We are committed to creating more inclusive models for generating insight. We want this to apply to all of our evidence-gathering, but are particularly pursuing this aim in our community research. We are recruiting and training community researchers from our boroughs, including those with lived experience of the health issues we are exploring. You can read more about this approach in researcher Elaine’s blog.

We want the voices and experiences of people living in our place to be integral to the design and delivery of both research and the social interventions we fund.

Anne Kazimirski Evidence and Impact Director

Tackling the biases inherent in research

We don’t just want our research to capture the lived experience of the communities we support. We want the voices and experiences of people living in our place to be integral to the design and delivery of both research and the social interventions we fund. Lived experience is “personal knowledge about the world gained through direct, first-hand involvement in everyday events rather than through representations constructed by other people”.

Quantitative surveys, which inevitably sacrifice nuance for statistical validity, tend to dilute lived experience. But some qualitative approaches can also stifle personal knowledge, through overly extractive approaches – for example, not offering follow-ups after data collection, or unconscious biases in design and analysis.

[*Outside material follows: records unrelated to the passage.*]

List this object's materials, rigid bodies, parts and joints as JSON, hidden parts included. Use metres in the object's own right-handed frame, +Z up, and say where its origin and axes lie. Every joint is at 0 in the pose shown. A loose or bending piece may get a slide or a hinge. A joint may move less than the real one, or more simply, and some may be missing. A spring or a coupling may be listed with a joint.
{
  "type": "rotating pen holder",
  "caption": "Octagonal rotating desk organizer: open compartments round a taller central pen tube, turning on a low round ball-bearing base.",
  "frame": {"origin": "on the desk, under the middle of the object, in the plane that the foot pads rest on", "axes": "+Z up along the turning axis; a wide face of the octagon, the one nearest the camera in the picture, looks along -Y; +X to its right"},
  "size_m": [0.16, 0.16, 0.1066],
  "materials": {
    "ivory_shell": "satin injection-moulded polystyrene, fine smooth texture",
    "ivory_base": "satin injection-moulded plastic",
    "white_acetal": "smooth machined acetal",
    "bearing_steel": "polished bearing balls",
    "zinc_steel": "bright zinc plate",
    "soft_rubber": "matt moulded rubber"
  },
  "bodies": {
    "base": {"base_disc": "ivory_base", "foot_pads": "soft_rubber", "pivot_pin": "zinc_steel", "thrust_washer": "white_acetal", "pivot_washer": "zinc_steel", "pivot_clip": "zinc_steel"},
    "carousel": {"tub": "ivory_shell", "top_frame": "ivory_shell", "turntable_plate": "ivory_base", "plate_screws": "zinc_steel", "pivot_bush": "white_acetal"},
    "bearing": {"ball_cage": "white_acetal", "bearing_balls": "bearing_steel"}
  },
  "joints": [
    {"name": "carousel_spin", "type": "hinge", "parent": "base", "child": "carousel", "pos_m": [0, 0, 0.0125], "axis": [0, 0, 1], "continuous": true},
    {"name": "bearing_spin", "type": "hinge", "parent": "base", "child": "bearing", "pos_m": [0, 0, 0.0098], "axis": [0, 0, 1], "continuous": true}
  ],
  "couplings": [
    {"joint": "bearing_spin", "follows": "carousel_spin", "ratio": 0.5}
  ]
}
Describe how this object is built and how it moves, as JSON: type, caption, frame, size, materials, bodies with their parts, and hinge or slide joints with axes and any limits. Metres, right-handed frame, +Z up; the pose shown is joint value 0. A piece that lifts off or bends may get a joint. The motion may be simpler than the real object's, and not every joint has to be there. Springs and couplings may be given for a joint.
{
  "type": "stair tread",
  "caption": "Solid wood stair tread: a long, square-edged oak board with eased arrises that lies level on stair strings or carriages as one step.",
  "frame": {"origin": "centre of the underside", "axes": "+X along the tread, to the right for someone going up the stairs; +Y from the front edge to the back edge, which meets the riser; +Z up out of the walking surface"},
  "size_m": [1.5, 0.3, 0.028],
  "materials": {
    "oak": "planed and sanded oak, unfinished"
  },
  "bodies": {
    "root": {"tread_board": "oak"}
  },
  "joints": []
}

Uninhibited insights from those with personal knowledge are so important for policies to be meaningful and to make a difference.

With this in mind we need our research to ensure that strategies and interventions are empathetic and grounded in the experiences of both the communities we aim to support, and of our delivery partners. And our research needs to be conducted empathetically too – that means questionnaire options that reflect the language people use and involving community researchers in all stages of the research process.


Delivery partners from our communities

As a significant commissioner of research in our area, we also have a responsibility to invest in the infrastructure that generates research. In the same way that we currently support underfunded organisations through an emergency fund, who might one day become our delivery partners, we also want to support the research organisations we might partner with in the future. Through them we can achieve closer integration with the communities we support.

As we strive to get the balance right in our generation and use of evidence, I am keen to share our experiences. We are still relatively early days in working out what types of evidence are most useful when. As a place-based, systems change funder, we will share what we learn about how to evaluate and collaborate well, alongside the lessons we learn from tackling health inequalities.